You’ve all heard that writers can’t make money, so why even try? You’re writing for the love. You’re writing to create something lasting. You’re writing to become famous or well-reviewed or accepted in your own literary circle.
You’re not writing to make money.
Only fools and hacks write for the money. The more someone publishes, the worse their skill must be. The more financial success they have, the more their writing abilities go downhill as they “sell out.”
That’s counterintuitive to the way that humans operate. The more humans practice something, the more they refine their techniques, the closer those people get to the top of their game. Their game might not be as good as someone else’s, but writers—like everyone else—improve with practice.
Those professors with a handful of novels and tens of thousands of teaching hours behind them? They’re probably quite adept at teaching. But their writing won’t improve much over the years.

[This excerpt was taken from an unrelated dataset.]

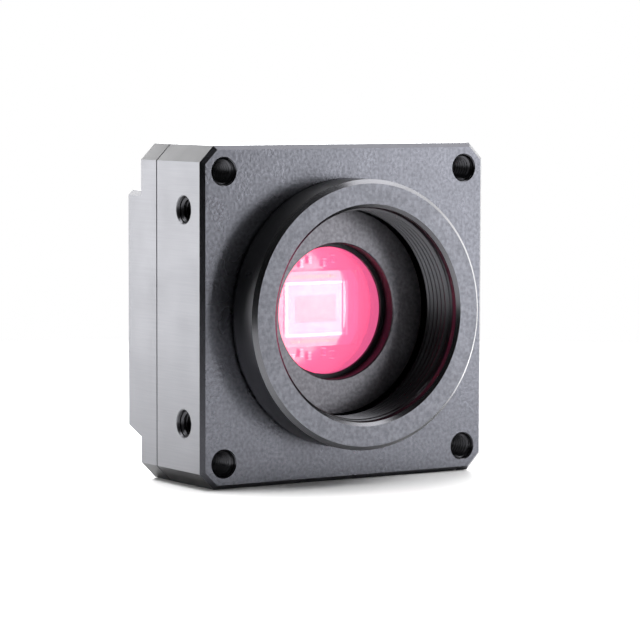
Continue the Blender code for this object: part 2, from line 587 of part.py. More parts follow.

This myth that writers can’t make money plays right into the hands of embezzlers and con artists. Think about it: I’ll handle your negotiations, your paperwork, your money, so you don’t have to bother your pretty little head about it.
Money gets pocketed, writers need those teaching jobs, and the leech who made the offer benefits from the myth. The writer sure doesn’t.
And then there’s the silence.
Silence is the hallmark of abuse.
I am not a veteran of the traditional publishing business like Kris is. I don’t even consider myself a veteran of the Indie side, yet. But I have the advantage of being on the outside looking in, and of having people who talk to me in private and offer glimpses of what’s going on out there. It’s not pretty. The Big Five are ugly enough, with their biases and bigotry. But small publishers are no better, folks. I’m not offering a blanket condemnation. I’m asking that any of you, before you walk into an arrangement, open your eyes and really take a close look at the situation. Ask yourself: am I making a false assumption here? Do I really need this publisher/agent?
I’m going to bet the answer to that, 90% of the time, is no.
Seriously. Look… I wound up running a business because I had no choice. It was that, or be homeless and my babies starving. I couldn’t shuffle the responsibility off to anyone else. I had to soldier on, and learn how to market, sell, fill the word-of-mouth pipeline. I learned how to do graphic design, how to build a website, how to keep the books. I didn’t have any choices, so I did it. I surprised myself time after time with what I could learn if I applied myself to it. And? You say, I don’t have time. Um. Sorry, yes, you do. I’m being harsh and blunt here. While I was doing all that? I was in an abusive relationship and having four babies who were growing into toddlers and I was running that business from home with them underfoot. Was it hard? Damn near killed me. Was it worth it? When I survived the relationship and ventured past it and the learned helplessness Kris described on her blog, I was able to use those skills to keep the kids and I afloat. And to use the endurance to move beyond mere survival to where I am now, thriving and growing with a partner who pulls in tandem with me for mutual goals. Hell, yes, it’s worth it. If for no other reason that to prove to yourself that YES YOU CAN DO THIS THING.
So stop telling me you can’t take care of your own work. You can hire a cover artist. You can (and should) hire editors. That’s what your publisher would do, after all.
The phrase is “learned helplessness.” Learned helplessness explains so much in an abusive situation. It’s why an abused person needs support networks, because the abused person has been so emotionally and mentally beaten down (in addition to the physical abuse) that they can’t do much for themselves. […] Studies have gone on to show that people might have learned helplessness in one area of their life, but are very competent in other areas. [quote from the above blog]
I stayed in a very bad situation for thirteen years. But, Cedar, you were married… and you, Writer, you signed a legal document also? A contract? Did you read it? Most people don’t. There are times it’s a very bad idea to form a legal bond with someone you don’t fully know and understand (or be stupid proud, like I was, and know I was getting in deep, but the culture I was raised in made me feel like I had no choices, and the social pressure on a bride who wants to run on her wedding day rather than make those steps up the aisle… ok, there are a lot of parallels here). The writing culture might make you feel like you have to marr… er, sign on with an agent and sign your baby away to the publisher. But it’s not true. Pull back the curtain, to mix yet another metaphor here, and take a long look at the reality you reveal there. And then? You get to choose. Not the culture around you. Not the family sitting in the pews looking expectantly at you. If you turn on your heel and walk away, you’ll find more support than you might have dreamed possible. Blogs like this one, with practical how-to’s for covers, formatting, blurbs, and much more. Kris’s blog on the relationships of the industry and how to navigate them.
But I implore you. Do not throw your baby to Baal just because you think you can’t take care of it on your own. You can. We’ll help, but really? It’s you. You’re stronger than you think you are, better, and you can do this.